Bodies lay in an appalling jumble, eyes staring in horror, clothing covered in blood. It seems the whole thing was too much for some of the men. Some began to vomit in disgust and fled into the night. Some looted possessions from the Imperial family before they made their getaway. Yurovsky recognized what was happening and made it clear that any looters would be shot.

The next hours were grim and exhausting. The truck transporting the bodies broke down and it took them 4 hours to get the family to the mine shaft where they would be disposed of. All were stripped of their clothes and any jewels found were handed over to the state. Around 17 pounds of gemstones were collected in total.

But when they threw the bodies down the mine shaft, they found it was too shallow.
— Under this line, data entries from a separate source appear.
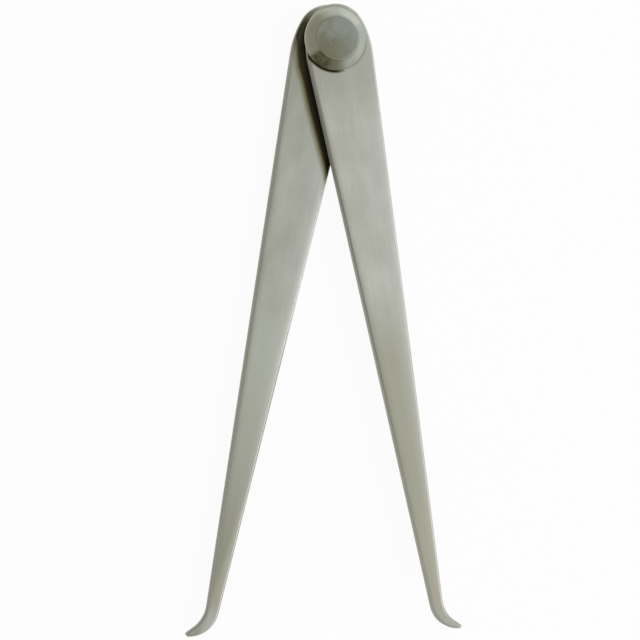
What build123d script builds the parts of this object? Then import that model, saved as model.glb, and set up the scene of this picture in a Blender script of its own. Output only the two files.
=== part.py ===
from build123d import *
import math
import os

# Inside caliper with a firm joint, lying on its back. Sizes in millimetres and degrees.
# The origin is where the joint's axis meets the back of the rear disc.
# +Z runs up the joint's axis to the front, +Y from the toes towards the joint.

# Legs: one blank of flat ground steel, used twice, the rear leg turned over
caliper_size = 150.0  # joint axis to the tip of a toe
leg_thickness = 2.5
leg_shift = 0.9  # the leg's centreline lies this far outward of the joint's axis
root_width = 17.0  # between the straight edges, level with the joint's axis
ankle_width = 3.0  # between the straight edges, where the foot starts
shoulder_drop = 5.0  # the straight edges end this far below the joint's axis
head_top = 8.5  # top of the head, above the joint's axis
crown_radius = 7.4  # round of the head between its two flanks
foot_height = 6.8  # ankle to the tip of the toe, along the leg
toe_reach = 5.75  # tip of the toe, outward of the joint's axis
toe_radius = 0.5  # round of the toe in plan
toe_slope = 45.0  # upper side of the toe, turned outward from the leg's centreline
instep_radius = 7.5  # hollow curve between the leg and the upper side of the toe
toe_thickness = 1.5  # the foot is ground thinner towards the toe, on both faces
edge_radius = 0.6  # all long edges of a leg are rounded over
legs_opening = 22.2  # between the centrelines of the legs

# Joint: a wide-headed stud, riveted into a disc of the same form at the back
disc_diameter = 15.5
disc_height = 2.2
rim_height = 0.5  # upright part of a disc's edge, under its bevel
disc_flat_diameter = 10.4  # flat inside the bevel
disc_edge_radius = 0.2
stud_diameter = 6.0
tail_flare = 0.4  # riveted end of the stud, spread into the rear disc's countersink
washer_diameter = 14.0
washer_thickness = 0.5
running_clearance = 0.05  # each side, between the stud and what turns on it
seat_clearance = 0.02  # each side, between the stud and the disc it is riveted into

# Heights of the stack, from the back of the rear disc up
rear_leg_floor = disc_height
washer_floor = rear_leg_floor + leg_thickness
front_leg_floor = washer_floor + washer_thickness
head_floor = front_leg_floor + leg_thickness
stud_top = head_floor + disc_height

running_bore_radius = stud_diameter / 2 + running_clearance
seat_bore_radius = stud_diameter / 2 + seat_clearance
upright_tolerance = 0.01  # a face is upright when its normal rises less than this


def run_into_round(start, inward, centre, radius):
    """End of the arc that leaves start square to the unit vector inward and runs on into a round."""
    across = centre - start
    arc_radius = (across.length**2 - radius**2) / (2 * (across.dot(inward) - radius))
    arc_centre = start + inward * arc_radius
    return centre + (centre - arc_centre).normalized() * radius


# Plan of a leg: x outward, y up the leg's centreline, the joint's axis at 0, 0
toe_angle = math.degrees(math.asin(toe_reach / caliper_size))
toe_centre = Vector(0, toe_radius - caliper_size).rotate(Axis.Z, toe_angle)
ankle_drop = caliper_size * math.cos(math.radians(toe_angle)) - foot_height
taper = (root_width - ankle_width) / 2 / ankle_drop
outer_rise = Vector(taper, 1).normalized()
inner_rise = Vector(-taper, 1).normalized()
outer_shoulder = Vector(leg_shift + root_width / 2 - taper * shoulder_drop, -shoulder_drop)
inner_shoulder = Vector(leg_shift - root_width / 2 + taper * shoulder_drop, -shoulder_drop)
heel = Vector(leg_shift - ankle_width / 2, -ankle_drop)

# Each flank of the head is one arc, from the straight edge into the crown
crown_centre = Vector(leg_shift, head_top - crown_radius)
outer_crown = run_into_round(outer_shoulder, outer_rise.rotate(Axis.Z, 90), crown_centre, crown_radius)
inner_crown = run_into_round(inner_shoulder, inner_rise.rotate(Axis.Z, -90), crown_centre, crown_radius)

# The sole is one arc, from the inner edge into the round of the toe
sole_end = run_into_round(heel, inner_rise.rotate(Axis.Z, -90), toe_centre, toe_radius)
toe_line = Vector(0, -1).rotate(Axis.Z, toe_slope)
toe_tip = toe_centre + toe_line * toe_radius
toe_top = toe_centre + toe_line.rotate(Axis.Z, 90) * toe_radius

# The upper side of the toe runs straight back to the outer edge, which it meets at the instep
instep_drop = (outer_shoulder - toe_top).cross(toe_line).Z / outer_rise.cross(toe_line).Z
instep = outer_shoulder - outer_rise * instep_drop

# The grinding that thins the foot starts at the ankle and follows the foot to the toe
ankle = Vector(leg_shift, -ankle_drop)
foot_line = (toe_centre - ankle).normalized()
foot_length = (toe_centre - ankle).length + toe_radius
foot_grind = (leg_thickness - toe_thickness) / 2


def make_leg(leg_plane):
    """One leg, drawn on leg_plane with x outward and y up the leg, and as thick as it is above it."""
    grind_plane = Plane(origin=ankle, x_dir=foot_line, z_dir=foot_line.rotate(Axis.Z, -90))
    with BuildPart() as leg:
        with BuildSketch(leg_plane):
            with BuildLine():
                outer_edge = Line(instep, outer_shoulder)
                TangentArc(outer_shoulder, outer_crown, tangent=outer_edge % 1)
                ThreePointArc(outer_crown, (leg_shift, head_top), inner_crown)
                inner_edge = Line(heel, inner_shoulder)
                TangentArc(inner_shoulder, inner_crown, tangent=inner_edge % 1)
                TangentArc(heel, sole_end, tangent=-(inner_edge % 0))
                ThreePointArc(sole_end, toe_tip, toe_top)
                Line(toe_top, instep)
            make_face()
            fillet(vertices().sort_by_distance(instep)[0], radius=instep_radius)
            Circle(running_bore_radius, mode=Mode.SUBTRACT)
        extrude(amount=leg_thickness)
        with BuildSketch(leg_plane.location * grind_plane):
            for face_height, inward in ((0, 1), (leg_thickness, -1)):
                with BuildLine():
                    ground_height = face_height + inward * foot_grind
                    ground = TangentArc((0, face_height), (foot_length, ground_height), tangent=(1, 0))
                    Polyline(ground @ 1, (foot_length, face_height), ground @ 0)
                make_face()
        extrude(amount=foot_length, both=True, mode=Mode.SUBTRACT)
        bore = leg.faces().filter_by(GeomType.CYLINDER).sort_by_distance(leg_plane.origin)[0]
        upright = leg.faces().filter_by(lambda face: abs(face.normal_at().Z) < upright_tolerance)
        sides = upright.filter_by(lambda face: face != bore)
        fillet(sides.edges().filter_by(Axis.Z, reverse=True), radius=edge_radius)
    return leg


front_outward = Vector(1, 0).rotate(Axis.Z, legs_opening / 2)
rear_outward = Vector(-1, 0).rotate(Axis.Z, -legs_opening / 2)
front_plane = Plane(origin=(0, 0, front_leg_floor), x_dir=front_outward, z_dir=(0, 0, 1))
rear_plane = Plane(origin=(0, 0, rear_leg_floor + leg_thickness), x_dir=rear_outward, z_dir=(0, 0, -1))
front_leg = make_leg(front_plane)
rear_leg = make_leg(rear_plane)

# The stud: its head is the front disc, bevelled to a flat, and its tail is spread flush at the back
with BuildPart() as joint_stud:
    with BuildSketch(Plane.XZ):
        with BuildLine():
            Polyline(
                (0, 0),
                (stud_diameter / 2 + tail_flare, 0),
                (stud_diameter / 2, tail_flare),
                (stud_diameter / 2, head_floor),
                (disc_diameter / 2, head_floor),
                (disc_diameter / 2, head_floor + rim_height),
                (disc_flat_diameter / 2, stud_top),
                (0, stud_top),
                close=True,
            )
        make_face()
    revolve(axis=Axis.Z)
    bevel = joint_stud.faces().filter_by(GeomType.CONE).sort_by(Axis.Z)[-1]
    fillet(bevel.edges().filter_by(GeomType.CIRCLE), radius=disc_edge_radius)

# The rear disc: as the stud's head, with a countersunk hole for the stud's tail
with BuildPart() as rear_disc:
    with BuildSketch(Plane.XZ):
        with BuildLine():
            Polyline(
                (seat_bore_radius + tail_flare, 0),
                (disc_flat_diameter / 2, 0),
                (disc_diameter / 2, disc_height - rim_height),
                (disc_diameter / 2, disc_height),
                (seat_bore_radius, disc_height),
                (seat_bore_radius, tail_flare),
                close=True,
            )
        make_face()
    revolve(axis=Axis.Z)
    bevel = rear_disc.faces().filter_by(GeomType.CONE).sort_by(Axis.Z)[-1]
    fillet(bevel.edges().filter_by(GeomType.CIRCLE), radius=disc_edge_radius)

with BuildPart() as friction_washer:
    with BuildSketch(Plane.XY.offset(washer_floor)):
        Circle(washer_diameter / 2)
        Circle(running_bore_radius, mode=Mode.SUBTRACT)
    extrude(amount=washer_thickness)

front_leg.part.label = "front_leg"
rear_leg.part.label = "rear_leg"
joint_stud.part.label = "joint_stud"
rear_disc.part.label = "rear_disc"
friction_washer.part.label = "friction_washer"

os.makedirs("parts", exist_ok=True)
export_step(front_leg.part, "parts/front_leg.step")
export_step(rear_leg.part, "parts/rear_leg.step")
export_step(joint_stud.part, "parts/joint_stud.step")
export_step(rear_disc.part, "parts/rear_disc.step")
export_step(friction_washer.part, "parts/friction_washer.step")
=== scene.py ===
import logging
import math
from dataclasses import dataclass, field, replace
from enum import Enum
from typing import Optional, Union

import bpy
from bpy.types import Material, Node, NodeOutputs, NodeSocket, NodeTree, Object
from mathutils import Euler, Matrix, Vector


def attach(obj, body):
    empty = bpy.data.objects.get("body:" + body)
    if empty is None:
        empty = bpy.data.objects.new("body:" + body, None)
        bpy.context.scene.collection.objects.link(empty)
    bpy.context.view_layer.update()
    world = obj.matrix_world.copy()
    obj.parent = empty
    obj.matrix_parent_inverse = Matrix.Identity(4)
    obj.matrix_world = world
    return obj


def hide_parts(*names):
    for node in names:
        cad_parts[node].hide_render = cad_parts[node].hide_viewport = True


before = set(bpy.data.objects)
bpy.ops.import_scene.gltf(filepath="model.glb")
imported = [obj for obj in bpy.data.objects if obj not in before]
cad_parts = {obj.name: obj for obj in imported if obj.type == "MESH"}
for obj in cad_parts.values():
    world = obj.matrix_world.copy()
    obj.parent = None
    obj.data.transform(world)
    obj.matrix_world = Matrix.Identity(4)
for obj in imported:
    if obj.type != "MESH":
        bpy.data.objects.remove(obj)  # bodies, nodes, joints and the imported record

# Looks of an inside caliper with a firm joint, lying on its back. Lengths are metres, angles degrees.
# +Z runs up the joint's axis to the front, +Y from the toes towards the joint.

MM = 0.001
PHOTO_SIDE = 640  # pixels

log = logging.getLogger("caliper")

# What an input socket takes: its value, a hex colour, a material, or the node or socket that feeds it
Value = Union[bool, int, float, tuple, str, Euler, Material, Node, NodeSocket]

# Where a fade starts and where it ends, which may lie before its start
Span = tuple[float, float]
Direction = tuple[float, float, float]

# A noise texture's values crowd round a half, so patterns are drawn from these parts of its range
NOISE_MIDDLE: Span = (0.35, 0.65)
NOISE_WIDE: Span = (0.3, 0.7)
NOISE_HIGH: Span = (0.4, 0.65)


class Side(Enum):
    """Which way a leg's toe points, as the caliper is seen from the front."""

    RIGHT = 1
    LEFT = -1


def linear_colour(code: str) -> tuple[float, float, float, float]:
    """Turns an sRGB hex colour into the linear one that shaders take.

    Args:
        code: Six hex digits after a hash sign.

    Returns:
        Red, green, blue and an alpha of one.
    """
    parts = [int(code[start : start + 2], 16) / 255 for start in (1, 3, 5)]
    red, green, blue = (((part + 0.055) / 1.055) ** 2.4 if part > 0.04045 else part / 12.92 for part in parts)
    return red, green, blue, 1.0


def add_node(
    tree: NodeTree, kind: str, inputs: Optional[dict[Union[str, int], Value]] = None, **settings: object
) -> Node:
    """Adds one node with its settings, values and links.

    Args:
        tree: The shader or geometry tree that gets the node.
        kind: The node's type, such as ShaderNodeMath.
        inputs: For each input socket, by name or number, its value or what feeds it. A node feeds it from its
            first output in use, and a hex code is a colour.
        settings: The node's own properties.

    Returns:
        The new node.
    """
    node = tree.nodes.new(kind)
    for name, value in settings.items():
        setattr(node, name, value)
    for socket, value in (inputs or {}).items():
        if isinstance(value, Node):
            value = next(output for output in value.outputs if output.enabled)
        if isinstance(value, NodeSocket):
            tree.links.new(value, node.inputs[socket])
        else:
            is_code = isinstance(value, str) and value.startswith("#")
            node.inputs[socket].default_value = linear_colour(value) if is_code else value
    return node


def new_material(name: str) -> tuple[Material, NodeTree]:
    """Starts an empty node material.

    Args:
        name: The material's name.

    Returns:
        The material and its tree.
    """
    material = bpy.data.materials.new(name)
    material.use_nodes = True
    material.node_tree.nodes.clear()
    return material, material.node_tree


def vary_roughness(tree: NodeTree, pattern: Node, roughness: Span) -> Node:
    """Lets a surface's roughness follow a pattern.

    Args:
        tree: The material's tree.
        pattern: The noise that it follows.
        roughness: Its least and its most.

    Returns:
        The node that gives the roughness.
    """
    inputs = {
        "Value": pattern,
        "From Min": NOISE_WIDE[0],
        "From Max": NOISE_WIDE[1],
        "To Min": roughness[0],
        "To Max": roughness[1],
    }
    return add_node(tree, "ShaderNodeMapRange", inputs)


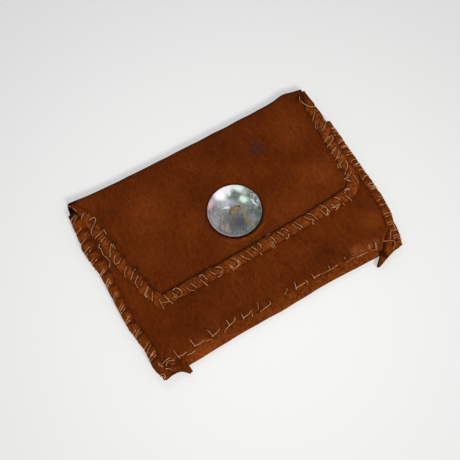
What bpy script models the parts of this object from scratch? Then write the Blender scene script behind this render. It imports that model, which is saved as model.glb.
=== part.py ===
"""A suede pouch that lies closed on its back.

One suede sheet makes the bottom lip, the back and the flap. It folds at the
bottom and at the top, and the flap's three free edges are hemmed to the outside.
A front panel laps over the lip. A side gusset, folded in like a bellows, joins
the back to the front panel at each side and turns over the panel's edge as a
binding. A shell button is tied to the flap by a thread through two holes.

X runs along the width, Y up to the top fold and Z out of the front. The origin
is on the flat underside of the back.
"""

import math

import bmesh
import bpy
from mathutils import Vector

MM = 0.001

# Suede
THICKNESS = 1.2 * MM
CLEARANCE = 0.3 * MM

# Body
HALF_WIDTH = 100.0 * MM
BODY_HEIGHT = 137.0 * MM
BOTTOM_FOLD_Y = -70.2 * MM
SEAM_LIFT = 0.8 * MM
SEAM_LIFT_WIDTH = 25.0 * MM
BACK_EDGE_INSET = 1.0 * MM

# Front panel and the lip that it laps over
PANEL_BOTTOM_RISE = 6.8 * MM
PANEL_LAP = 8.5 * MM
MOUTH_BELOW_TOP = 7.0 * MM

# Gussets
GUSSET_DEPTH = 22.0 * MM
GUSSET_EDGE_INSET = 1.5 * MM
GUSSET_STEP_LENGTH = 7.0 * MM
NOTCH_CLEARANCE = 1.5 * MM
BINDING_WIDTH = 6.2 * MM
STITCH_PITCH = 10.0 * MM
STITCH_PULL = 0.6 * MM
RIGHT_BINDING_BELOW_TOP = 34.5 * MM
FLAP_TO_BINDING = 0.6 * MM

# Flap
FLAP_LENGTH = 96.5 * MM
HEM_WIDTH = 7.6 * MM
HEM_START_WIDTH = 3.4 * MM
HEM_START_LENGTH = 12.0 * MM

# Button and its thread
BUTTON_X = 3.8 * MM
BUTTON_ABOVE_FLAP_EDGE = 35.9 * MM
BUTTON_DIAMETER = 38.1 * MM
BUTTON_THICKNESS = 2.0 * MM
BUTTON_EDGE = 1.1 * MM
BUTTON_HOLE_SPACING = 7.2 * MM
BUTTON_TURN = math.radians(14)
BULGE_FLAT_RADIUS = 7.0 * MM
BULGE_RADIUS = 34.0 * MM
LEG_RADIUS = 0.7 * MM
BAR_HALF_WIDTH = 1.7 * MM
BAR_HALF_THICKNESS = 0.4 * MM

# Edge shapes as (share of the way, distance in mm). The share runs from the bottom fold to the top
# fold for seams and the corner, down the flap for its sides, and from left to right for the rest.
LEFT_SEAM_INSETS = (
    (-0.024, 7.2), (0.005, 4.7), (0.04, 2.9), (0.15, 3.2), (0.21, 2.2), (0.30, 0.7),
    (0.60, 1.2), (0.675, -0.3), (0.75, -1.2), (0.80, -0.3), (0.95, 1.4), (1.0, 3.2),
)
RIGHT_SEAM_INSETS = (
    (-0.024, 8.4), (0.005, 6.6), (0.04, 4.6), (0.09, 3.3), (0.12, 3.2), (0.16, 1.5),
    (0.22, 0.5), (0.30, 0.3), (0.50, 1.2), (0.73, 2.2), (0.82, 3.8), (0.95, 6.2), (1.0, 6.4),
)
CORNER_CUT_INSETS = (
    (0.0, 22.3), (0.014, 21.3), (0.043, 18.3), (0.072, 14.3), (0.094, 10.3), (0.116, 5.3),
)
FLAP_LEFT_INSETS = (
    (0.0, 5.2), (0.06, 7.3), (0.17, 7.9), (0.33, 8.8), (0.47, 10.3), (0.565, 13.3), (0.67, 15.3),
    (0.775, 18.8), (0.87, 20.8), (0.955, 24.3), (1.0, 25.8),
)
FLAP_RIGHT_INSETS = (
    (0.0, 6.7), (0.22, 6.2), (0.33, 6.0), (0.42, 6.9), (0.54, 7.7), (0.75, 8.2), (1.0, 9.2),
)
FLAP_BOTTOM_RISES = (
    (0.0, 0.0), (0.15, 0.2), (0.45, 0.5), (0.57, 1.2), (0.69, 1.8), (0.81, 2.8),
    (0.93, 4.4), (0.97, 7.0), (1.0, 12.2),
)
PANEL_CORNER_DROPS = ((0.0, 8.6), (0.056, 7.6), (0.111, 0.6), (0.16, 0.0), (1.0, 0.0))
BOTTOM_FOLD_RISES = (
    (0.0, -0.6), (0.2, -0.5), (0.35, 0.0), (0.5, 0.0), (0.6, 0.9), (0.7, 1.3), (0.82, 0.9), (1.0, 0.0),
)
TOP_FOLD_RISES = (
    (0.0, 2.7), (0.1, 1.3), (0.23, 0.6), (0.5, 0.0), (0.75, 0.0), (0.88, 0.6), (0.93, 2.0),
    (0.97, 0.2), (1.0, -1.0),
)
# How far each gusset's end reaches past the bottom fold, from the seam (0) to its inner fold (1),
# and how far the tail there leans towards the middle.
LEFT_TAIL_REACH = ((0.0, 3.0), (0.55, 2.2), (0.8, 3.4), (1.0, 6.6))
RIGHT_TAIL_REACH = ((0.0, 0.9), (0.4, 1.4), (0.7, 4.0), (1.0, 5.2))
LEFT_TAIL_LEAN = 0.8 * MM
RIGHT_TAIL_LEAN = 4.0 * MM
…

Rushing back and forwards through the night, an exhausted Yurovsky eventually used a mixture of petroleum and sulfuric acid to get rid of the bodies for good. And so a 300-year-long dynasty came to a messy, ignominious, and horrifying conclusion.

Now, the downfall of the Romanovs plays out like a gripping thriller with a climax that simply goes too far. When we hear about an empire that’s built on the blood and subjugation of its own people, we really can’t help but to eagerly await its downfall—the moment when the bad guys finally get what they deserve.

But when that downfall comes, the manner of it is so vile and distasteful that it can’t help but turn the stomach. Yes, Nicholas had the blood of millions on his hands. And yes, as historian Bernard Pares says, he had many opportunities of putting things right. He did not.

But the same cannot really be said about the imperial children. They were innocents pushed into their position by accident of birth and they were butchered for it in an episode that lasted over 20 minutes of pure barbarity in a dimly lit basement. No one could reasonably say that they deserved to die in the way that they did. But their fate was not unique.

Across the broad sweep of history, there are countless others who died similarly horrible deaths, whether at the hands of a Tsar or at the hands of someone else. The difference between those victims and the Romanovs is that history doesn’t remember their names.